* **WHAT NEEDS TO BE DONE**:
Reproduce the data exactly.

* **RECORDS FOR THE EXERCISE**:
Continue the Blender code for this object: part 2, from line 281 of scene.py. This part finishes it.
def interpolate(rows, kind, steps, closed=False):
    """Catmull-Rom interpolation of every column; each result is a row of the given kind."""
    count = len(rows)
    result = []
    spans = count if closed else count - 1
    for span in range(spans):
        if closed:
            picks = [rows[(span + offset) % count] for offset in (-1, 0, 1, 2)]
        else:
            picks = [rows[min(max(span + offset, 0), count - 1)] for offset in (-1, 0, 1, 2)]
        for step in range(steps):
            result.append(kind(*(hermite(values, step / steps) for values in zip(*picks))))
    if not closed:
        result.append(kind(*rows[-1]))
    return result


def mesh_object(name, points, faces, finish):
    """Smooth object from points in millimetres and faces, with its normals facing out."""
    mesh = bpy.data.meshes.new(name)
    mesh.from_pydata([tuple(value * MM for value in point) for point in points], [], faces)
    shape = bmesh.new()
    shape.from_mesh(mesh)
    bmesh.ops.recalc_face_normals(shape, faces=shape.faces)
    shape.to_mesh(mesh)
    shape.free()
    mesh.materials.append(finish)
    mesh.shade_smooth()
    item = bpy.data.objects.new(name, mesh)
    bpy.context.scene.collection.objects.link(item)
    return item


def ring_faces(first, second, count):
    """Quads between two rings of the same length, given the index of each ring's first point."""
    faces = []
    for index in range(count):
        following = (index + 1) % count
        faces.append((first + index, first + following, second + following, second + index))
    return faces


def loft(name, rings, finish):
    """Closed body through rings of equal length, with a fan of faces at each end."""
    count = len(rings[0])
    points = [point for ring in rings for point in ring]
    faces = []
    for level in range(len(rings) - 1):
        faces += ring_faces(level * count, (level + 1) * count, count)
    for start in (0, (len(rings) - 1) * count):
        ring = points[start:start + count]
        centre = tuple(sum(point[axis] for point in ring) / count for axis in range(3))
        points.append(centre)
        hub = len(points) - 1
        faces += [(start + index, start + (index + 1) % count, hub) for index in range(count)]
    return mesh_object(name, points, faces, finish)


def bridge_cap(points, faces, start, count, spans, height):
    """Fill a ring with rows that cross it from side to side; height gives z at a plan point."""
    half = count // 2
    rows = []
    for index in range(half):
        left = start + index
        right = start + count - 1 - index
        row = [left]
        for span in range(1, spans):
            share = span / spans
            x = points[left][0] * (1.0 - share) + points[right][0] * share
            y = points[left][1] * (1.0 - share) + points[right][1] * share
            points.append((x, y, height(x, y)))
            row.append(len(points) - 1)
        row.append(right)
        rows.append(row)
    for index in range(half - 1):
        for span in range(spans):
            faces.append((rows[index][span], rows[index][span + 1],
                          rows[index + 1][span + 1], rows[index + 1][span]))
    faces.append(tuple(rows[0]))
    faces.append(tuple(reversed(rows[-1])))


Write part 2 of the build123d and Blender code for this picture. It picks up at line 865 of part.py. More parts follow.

* **EXERCISE OUTPUT**:
Continue the Blender code for this object: part 2, from line 281 of scene.py. This part finishes it.
def interpolate(rows, kind, steps, closed=False):
    """Catmull-Rom interpolation of every column; each result is a row of the given kind."""
    count = len(rows)
    result = []
    spans = count if closed else count - 1
    for span in range(spans):
        if closed:
            picks = [rows[(span + offset) % count] for offset in (-1, 0, 1, 2)]
        else:
            picks = [rows[min(max(span + offset, 0), count - 1)] for offset in (-1, 0, 1, 2)]
        for step in range(steps):
            result.append(kind(*(hermite(values, step / steps) for values in zip(*picks))))
    if not closed:
        result.append(kind(*rows[-1]))
    return result


def mesh_object(name, points, faces, finish):
    """Smooth object from points in millimetres and faces, with its normals facing out."""
    mesh = bpy.data.meshes.new(name)
    mesh.from_pydata([tuple(value * MM for value in point) for point in points], [], faces)
    shape = bmesh.new()
    shape.from_mesh(mesh)
    bmesh.ops.recalc_face_normals(shape, faces=shape.faces)
    shape.to_mesh(mesh)
    shape.free()
    mesh.materials.append(finish)
    mesh.shade_smooth()
    item = bpy.data.objects.new(name, mesh)
    bpy.context.scene.collection.objects.link(item)
    return item


def ring_faces(first, second, count):
    """Quads between two rings of the same length, given the index of each ring's first point."""
    faces = []
    for index in range(count):
        following = (index + 1) % count
        faces.append((first + index, first + following, second + following, second + index))
    return faces


def loft(name, rings, finish):
    """Closed body through rings of equal length, with a fan of faces at each end."""
    count = len(rings[0])
    points = [point for ring in rings for point in ring]
    faces = []
    for level in range(len(rings) - 1):
        faces += ring_faces(level * count, (level + 1) * count, count)
    for start in (0, (len(rings) - 1) * count):
        ring = points[start:start + count]
        centre = tuple(sum(point[axis] for point in ring) / count for axis in range(3))
        points.append(centre)
        hub = len(points) - 1
        faces += [(start + index, start + (index + 1) % count, hub) for index in range(count)]
    return mesh_object(name, points, faces, finish)


def bridge_cap(points, faces, start, count, spans, height):
    """Fill a ring with rows that cross it from side to side; height gives z at a plan point."""
    half = count // 2
    rows = []
    for index in range(half):
        left = start + index
        right = start + count - 1 - index
        row = [left]
        for span in range(1, spans):
            share = span / spans
            x = points[left][0] * (1.0 - share) + points[right][0] * share
            y = points[left][1] * (1.0 - share) + points[right][1] * share
            points.append((x, y, height(x, y)))
            row.append(len(points) - 1)
        row.append(right)
        rows.append(row)
    for index in range(half - 1):
        for span in range(spans):
            faces.append((rows[index][span], rows[index][span + 1],
                          rows[index + 1][span + 1], rows[index + 1][span]))
    faces.append(tuple(rows[0]))
    faces.append(tuple(reversed(rows[-1])))


Write part 2 of the build123d and Blender code for this picture. It picks up at line 865 of part.py. More parts follow.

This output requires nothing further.